A dramatic design that featured one of the world’s first automatic chronograph movements, it’s a watch defined by several unordinary elements. First, it was a bullhead chronograph, meaning the pushers were positioned at the top of the watch, like little “horns.” Always unusual, it gives chronographs an aggressive look and makes them feel more like stopwatches off the wrist. This was additionally emphasized by the crown at six, on the opposite side from the pushers, a result of the modular design of the caliber 12 movement in use.

Second, the Parking Meter featured a still unique-to-this-day blue metal bezel. A frame that follows the distinctive lines of the case, protruding out to meet the crown and pushers in their unexpected locations. This detail gave the case a pronounced “Y” silhouette, which the designers then pull into the dial for a truly strange and wonderful layout, which earned the watch its nickname.

A two-register chronograph, it features sub-dials at six and twelve. Rather than your typical circles, Bulova went for an applied plate with a rectangular lower portion and a flaring upper, the lines of which extend to the blue bezel. Cutouts to the silver surface beneath create the sub-dials. This unique shape resembles the form of the iconic mechanical parking meter. A staple of urban environments, particularly New York City where Bulova was based, these metal monoliths studded streets and avenues, perhaps having a subconscious influence on the designer.

That was 1973, fifty years ago. It’s 2023, and things have changed. Technology has revolutionized and replaced many aspects of the world that the original designer of the Bulova “Parking Meter” Chronograph would have seen and interacted with. The mechanical parking meter itself is a thing of the past. In New York City, the last was removed in 2006, replaced by digital versions in generic boxes that I doubt we’ll remember in another fifty years.

Yet, despite the changes, the Bulova “Parking Meter” Chronograph still oddly fits in, particularly in the city where its creator still remains. So, fifty years later, we’re excited to announce the return of the Bulova “Parking Meter” Chronograph – but with some modern twists.

50 years might have passed but that landscape is still the same, and in NYC, the “Parking Meter” looks right at home. A design out of time, one would believe it was designed today.

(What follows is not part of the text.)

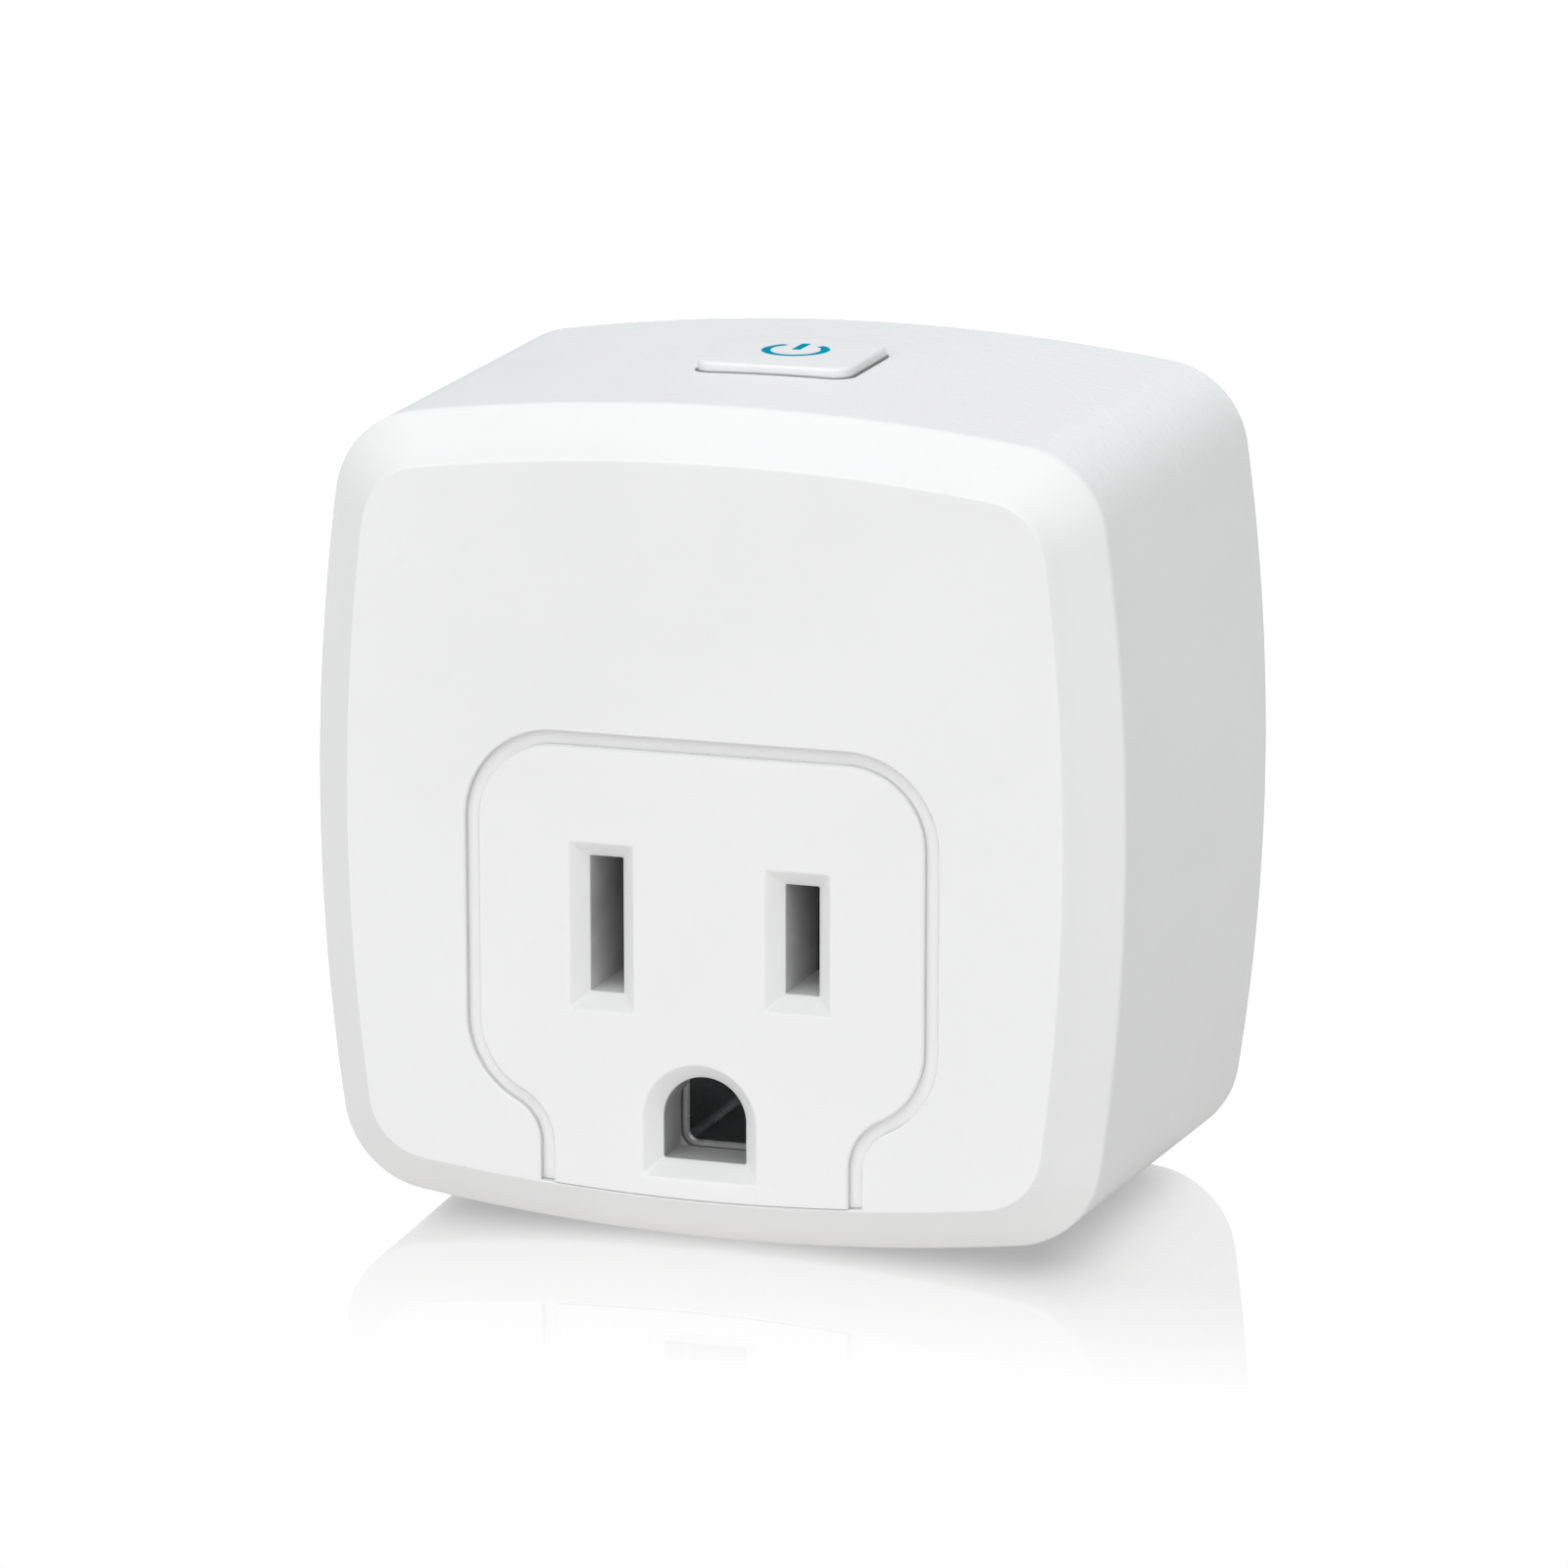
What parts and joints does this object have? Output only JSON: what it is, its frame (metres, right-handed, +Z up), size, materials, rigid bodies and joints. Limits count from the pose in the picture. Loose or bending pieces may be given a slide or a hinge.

Before getting to the changes, it’s worth noting what stayed the same. This is a watch defined by its distinctive looks, so Bulova was careful to keep them intact. The lugless 43mm case is still bullhead oriented and features the blue bezel that reaches out to the crown and pushers. There is even a crown at six (more on that in a moment). The dial, of course, also has the same applied frame, holding on to its signature name. At a glance, the original and the anniversary model are nearly identical.

But, they aren’t the same. Keeping the watch value-focused, Bulova opted for the Miyota 0S21 quartz chronograph caliber. Made in Japan, it is a highly reliable movement, with a slightly different feature set than the caliber 12 from 1973. At six is a 60-minute counter, and at twelve is a 24-hour hand. It also features a traditional crown for adjusting the time, here located at twelve.

So, what’s the crown at six? Well, to keep this visually significant feature, Bulova added in a function that was not on the original, further expanding the watch’s capabilities. The crown at six controls an internal rotating hour ring, giving the ability to easily track a second timezone or count elapsed hours. The really cool part is that it isn’t the bezel, but the ring just within it, seamlessly blending with the dial.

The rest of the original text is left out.